Proceeding pursuant to CPLR article 78 (transferred to this Court by order of the Supreme Court, entered in Albany County) to review a determination of the Commissioner of Correctional Services which found petitioner guilty of violating certain prison disciplinary rules.
Petitioner was charged in a misbehavior report with conspiring to introduce drugs and soliciting others to smuggle drugs into the facility at which he was incarcerated. At the conclusion of the tier III disciplinary hearing that followed, petitioner was found guilty and a penalty of 36 months in the special housing unit, a corresponding loss of privileges and a recommended 24 months of loss of good time was imposed. Upon administrative review, the period of confinement to the special housing unit was reduced to 12 months. Petitioner thereafter commenced this proceeding, subsequently transferred to this Court, seeking to annul the underlying determination.
We confirm. Contrary to petitioner's assertion, the confidential information received into evidence at the hearing was sufficiently detailed to permit the Hearing Officer to independently assess its credibility and reliability (see Matter of Watkins v Goord, 307 AD2d 503, 504 [2003], appeal dismissed and lv denied 1 NY3d 532 [2003]). Such information, in turn, coupled with the misbehavior report, the testimony of the senior investigating officer and the taped telephone conversation between petitioner and another, provides substantial evidence to [*2]support the findings of guilt (see id.).
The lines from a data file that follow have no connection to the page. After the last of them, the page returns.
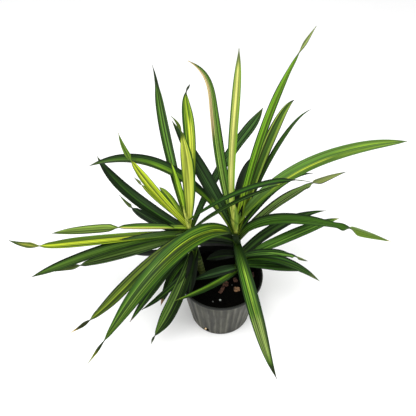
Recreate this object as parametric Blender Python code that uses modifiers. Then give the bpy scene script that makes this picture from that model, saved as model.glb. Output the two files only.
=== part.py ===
# A potted dracaena: two leafy canes in one fluted nursery pot of dark soil.
# Lengths are in metres, +Z is up, and the origin is the middle of the pot's base.

import bpy
import bmesh
import numpy as np
from collections import namedtuple
from math import atan2, cos, hypot, pi, radians, sin
from mathutils import Matrix, Vector

for leftover in list(bpy.data.objects):
    bpy.data.objects.remove(leftover, do_unlink=True)

MM = 0.001
GAP = 0.3 * MM

# The pot is the common 15 cm nursery size.
POT_HEIGHT = 115 * MM
RIM_RADIUS = 76 * MM
BASE_RADIUS = 55.5 * MM
WALL = 1.3 * MM
FLOOR = 1.8 * MM
FLOOR_ROUND = 4 * MM
FOOT_ROUND = 1.5 * MM
LIP_HEIGHT = 5 * MM
LIP_WIDTH = 3 * MM
LIP_ROUND = 1 * MM
FLUTES = 36
FLUTE_DEPTH = 0.7 * MM
FLUTE_STEPS = 3
FLUTE_LOW = 6 * MM
FLUTE_HIGH = 104 * MM
DRAIN_HOLES = 4
DRAIN_RADIUS = 6 * MM
DRAIN_HEIGHT = 9 * MM
DRAIN_INSIDE = 7 * MM
DRAIN_OUTSIDE = 9 * MM
DRAIN_FIRST_ANGLE = 242

# The soil fills the pot to a little below the lip.
SOIL_TOP = 97 * MM
SOIL_LUMP = 0.6 * MM
SOIL_CROWN = 1.5 * MM
SOIL_LEVEL_EDGE = 8 * MM
SOIL_RINGS = 9
SOIL_STEPS = 72

# Each cane leans from its foot in the soil to its growing tip.
Cane = namedtuple("Cane", "foot tip top_height radius core_radius")
CANES = {
    "right": Cane(Vector((36, 18, 95)) * MM, Vector((16, 16, 290)) * MM, 101 * MM, 7.0 * MM, 7.5 * MM),
    "left": Cane(Vector((-33, 12, 95)) * MM, Vector((-66, 33, 260)) * MM, 138 * MM, 6.5 * MM, 7.0 * MM),
}
CANE_DEPTH = 45 * MM
CANE_STEPS = 16
CANE_RING_PITCH = 8 * MM
CANE_RING = 0.5 * MM
CANE_RING_ABOVE = 2 * MM
CANE_RING_BELOW = 1 * MM
CORE_WIDE_SHARE = 0.4
CORE_TIP_RADIUS = 3.5 * MM
CORE_TIP_HEIGHT = 5 * MM

# A leaf is a curved strip that starts at its seat on the cane, in millimetres and degrees.
#   seat     height of the seat above the ground
#   heading  way that the tip points, anticlockwise from +X seen from above
#   reach    level distance from seat to tip, and rise the tip's height above the seat
#   bend     place of the bend along the leaf, 0 at the seat and 1 at the tip
#   lift     upward bow, and sway the bow to the leaf's left
#   hook     leftward curl of the last quarter
#   width    widest width, stalk the width at the seat as a share of it
#   widest   place of the widest point
#   roll     tilt of the whole blade about its length, twist its turn at the neck
#   neck     place of the neck, and waste the share of the width that is lost past it
NECK_WASTE = 0.5
LEAF_VALUES = "seat heading reach rise bend lift sway hook width stalk widest roll twist neck waste"
Leaf = namedtuple("Leaf", LEAF_VALUES, defaults=(NECK_WASTE,))
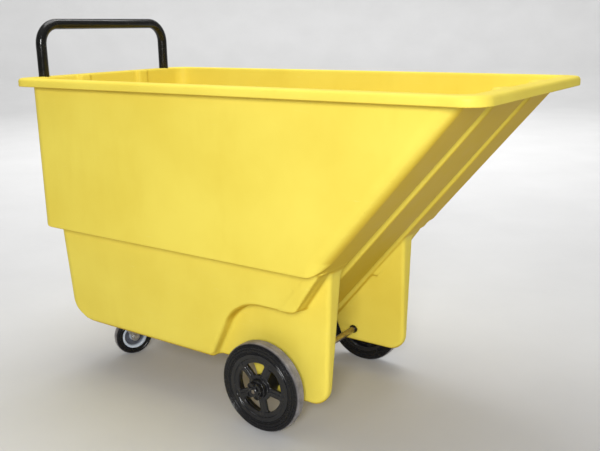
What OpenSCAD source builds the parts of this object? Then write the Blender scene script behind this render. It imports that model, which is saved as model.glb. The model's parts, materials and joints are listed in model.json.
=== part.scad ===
// Garden tub cart: one-piece moulded tub with two moulded legs, two large wheels on a plain
// axle under the sloped front, two swivel casters under the rear, and a bent tube handle.
// Frame: +X front (tipping lip), +Y left, +Z up. Origin on the floor below the middle of the rim.
// All sizes in millimetres.

/* [Tub] */
// overall length over the rim
cart_l = 1478; // [1200:1:1700]
// overall width over the rim
cart_w = 724; // [600:1:800]
// height of the top of the rim above the floor
rim_h = 932; // [800:1:1000]
// moulded wall thickness
wall = 6; // [4:0.5:9]
// outside width of the upper tub
tub_w = 666; // [560:1:740]
// outside face of the rear wall, from the origin
rear_x = -696; // [-780:1:-600]
// outside face of the front slope at rim height
slope_x = 701; // [600:1:760]
// angle of the front slope above the floor
slope_deg = 50; // [40:0.5:60]
// outside corner radius of the upper tub at the rear
tub_r = 45; // [20:1:80]
// rounding between the slope and the sides
slope_r = 40; // [15:1:60]
// height of the ledge where the tub steps in
step_z = 478; // [400:1:560]

/* [Rim] */
// depth of the turned-down lip
lip_d = 24; // [14:1:40]
// plan radius of the rim corners
rim_r = 60; // [30:1:90]
// radius of the rolled outer edge
lip_r = 10; // [7:0.5:14]

/* [Lower body] */
// outside width of the lower body at the ledge
low_w_top = 584; // [500:1:640]
// outside width of the lower body at its floor
low_w_bot = 536; // [480:1:600]
// outside face of the lower rear wall
low_rear_x = -678; // [-760:1:-560]
// underside of the floor above the ground
low_z = 158; // [120:1:220]
// radius between the lower rear wall and the floor
heel_r = 135; // [60:1:180]
// rounding along the lower side edges
low_r = 20; // [8:1:40]

/* [Stiffening grooves] */
// depth of the grooves in the slope
groove_d = 16; // [6:1:30]
// inner edge of each slope groove from the middle
groove_in = 118; // [60:1:180]
// outer edge at rim height
groove_top = 146; // [120:1:200]
// outer edge at the floor
groove_bot = 200; // [150:1:240]
// depth of the rear wall grooves
rear_groove_d = 14; // [6:1:24]

/* [Legs] */
// outside face of each leg from the middle
leg_y = 232; // [200:1:260]
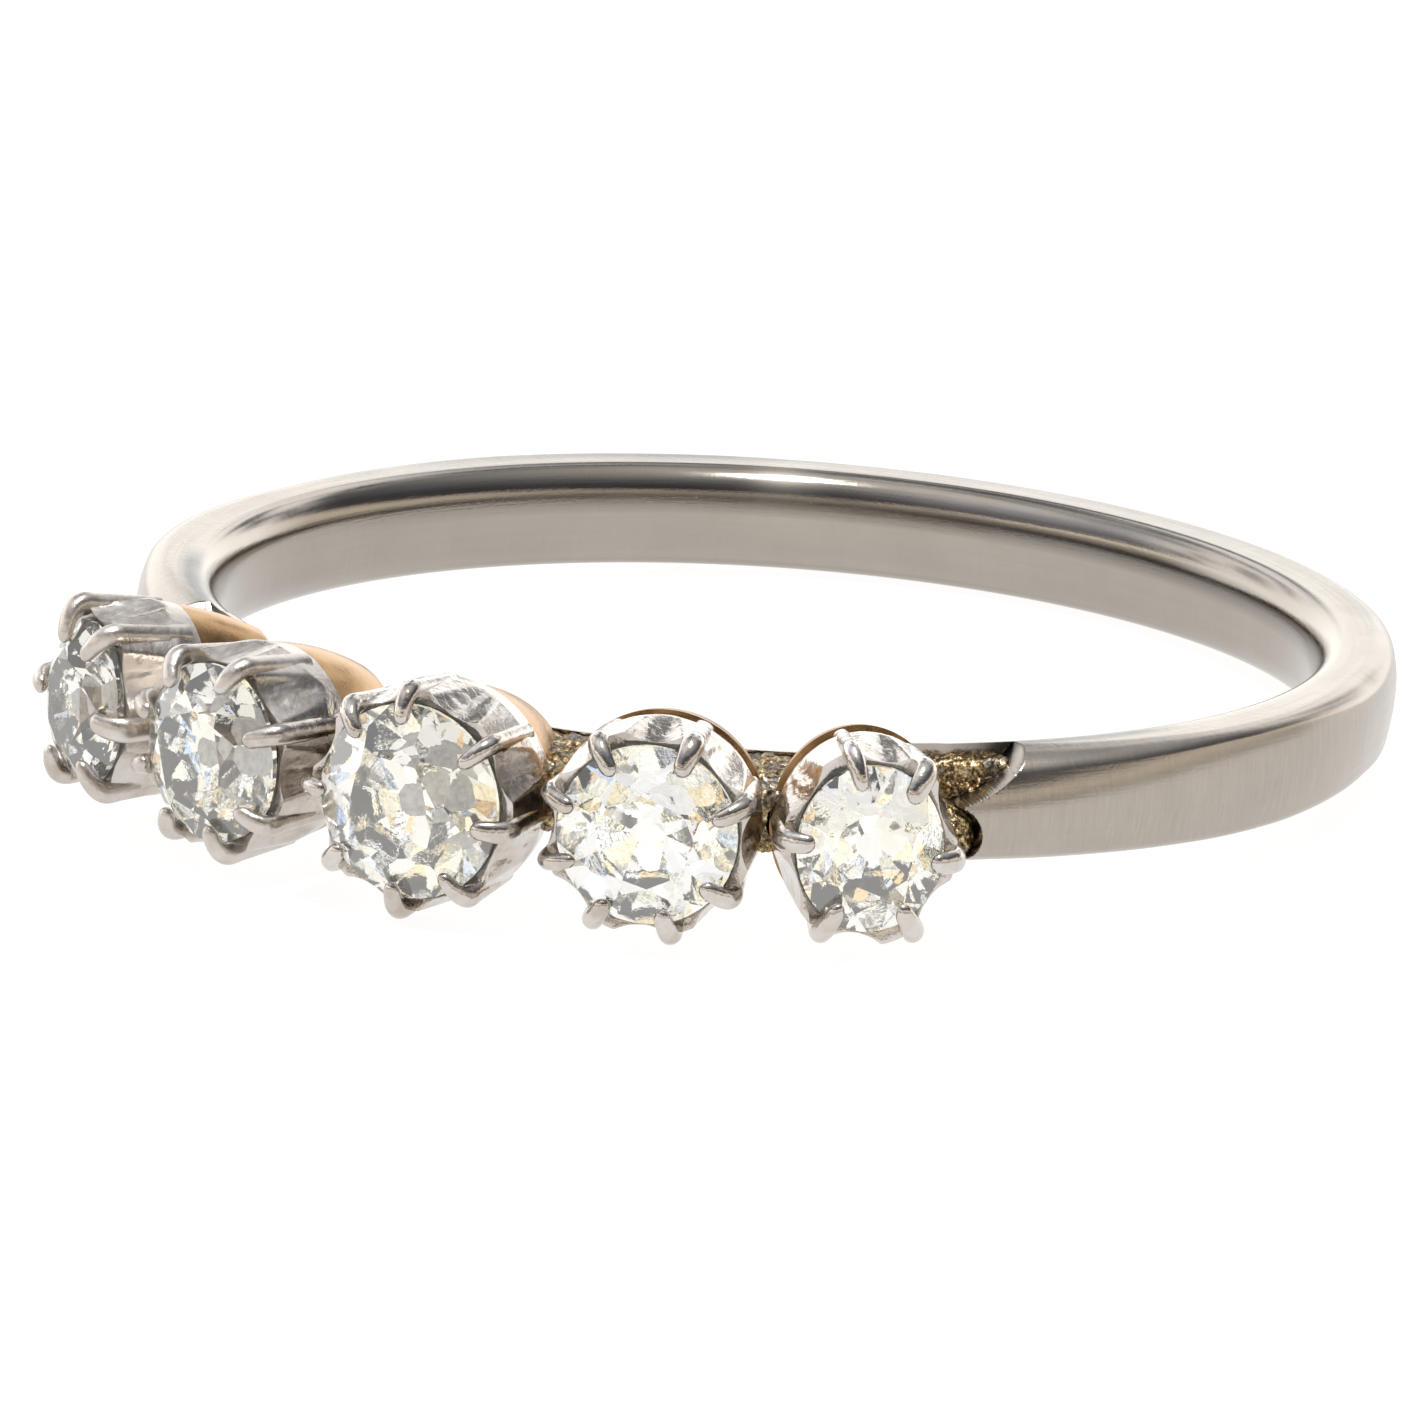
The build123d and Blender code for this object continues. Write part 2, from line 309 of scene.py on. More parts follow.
def band_outside(turns, heights, half):
    """Outer radius of the plain band: outer radius less dome times (distance from the apex / half
    width) squared, less a quarter of an ellipse where the edge is worn round. The ellipse's size
    changes round the band. The apex lies below the middle at the front and above it at the sides."""
    start, end = band_apex["from"], band_apex["to"]
    climb = eased(np.abs(turns) - (start + end) / 2, end - start)
    apex = band_apex["front"] + (band_apex["side"] - band_apex["front"]) * climb
    above = band_dome["above"] * ((heights - apex) / band_half_front) ** 2
    below = band_dome["below"] * ((heights - apex) / (band_half_front + apex)) ** 2
    dome = np.where(heights > apex, above, below)
    edge_height, edge_depth = (np.interp(np.abs(turns), band_outer_round["turn"], band_outer_round[key])
                               for key in ("height", "depth"))
    over = np.clip((np.abs(heights) - half + edge_height) / edge_height, 0, 1)
    rounded = edge_depth * (1 - np.sqrt(1 - over ** 2))
    wave = band_wave * (1 + soft_noise(turns / 4 + 11, heights / 0.9 + 7, 3))
    return outer_radius - dome - rounded - wave


def scoop_distance(turns, heights, scoop):
    """Distance outside a scoop's circle, laid on the band where the shoulder ends. The left
    shoulder's upper scoop is a little shorter."""
    centre = shoulder_angle + scoop["turn"] + left_scoop_shift * (turns < 0) * (scoop is upper_scoop)
    across = np.radians(np.abs(turns) - centre) * (rail_radius + outer_radius) / 2
    return np.hypot(across, heights - scoop["height"]) - scoop["radius"]


def band_height_field(turns, heights, half):
    """Rail radius, plus the plain band's extra thickness wherever a point is past the shoulder
    and outside both scoops. A shallow bevel runs beside the upper scoop."""
    past_end = eased(np.radians(np.abs(turns) - shoulder_angle) * rail_radius, scoop_edge)
    outside_upper = eased(scoop_distance(turns, heights, upper_scoop), scoop_edge)
    outside_lower = eased(scoop_distance(turns, heights, lower_scoop), scoop_edge)
    filed = np.clip(1 - scoop_distance(turns, heights, upper_scoop) / shoulder_bevel["width"], 0, 1)
    filed = filed ** 2 * (np.abs(turns) < 90)
    extra = band_outside(turns, heights, half) - shoulder_bevel["depth"] * filed - rail_radius
    return rail_radius + extra * past_end * outside_upper * outside_lower


plain_turns = np.arange(-180, 180, band_step)
away = (np.abs(plain_turns) < scoop_fine_from) | (np.abs(plain_turns) > scoop_fine_to)
fine_turns = np.linspace(scoop_fine_from, scoop_fine_to, scoop_columns)
step_turns = rail_narrow_angle + np.linspace(-0.5, 0.5, 12)
turns = np.concatenate([plain_turns[away], fine_turns, -fine_turns, step_turns, -step_turns])
turns = np.sort(turns)[:, None]
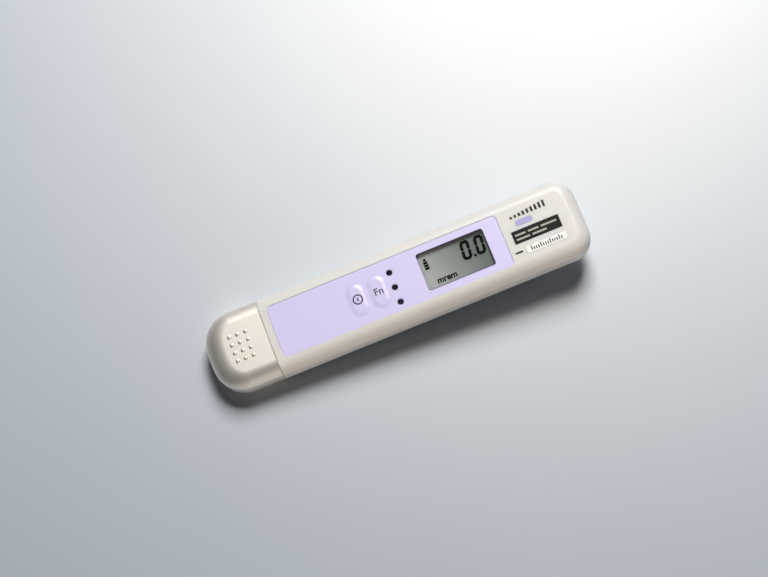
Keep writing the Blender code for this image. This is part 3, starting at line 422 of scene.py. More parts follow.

As to petitioner's procedural objections, his claim that he was denied the right to call witnesses and present documentary evidence, as well as his assertion that there was an insufficient foundation laid for the introduction of certain drug test results, were not raised at the disciplinary hearing and, hence, are not preserved for our review (see Matter of Frazier v Artus, 40 AD3d 1288 [2007]). In any event, the record reveals such claims to be meritless. Finally, with regard to the adequacy of the misbehavior report, we find that it was sufficient to apprise petitioner of the charges against him and enable him to prepare a defense. In view of the concerns for institutional safety and the nature of the ongoing investigation, the investigator's failure to identify all of the alleged coconspirators and each date upon which they allegedly conspired did not render it defective (see Matter of Jackson v Smith, 13 AD3d 685 [2004], lv denied 4 NY3d 707 [2005]; Matter of Watkins v Goord, 307 AD2d at 504; Matter of Mays v Goord, 285 AD2d 847, 848 [2001], lv denied 97 NY2d 603 [2001]). Accordingly, the underlying determination is confirmed.
Peters, J.P., Rose, Lahtinen, Kane and Malone Jr., JJ., concur. Adjudged that the determination is confirmed, without costs, and petition dismissed.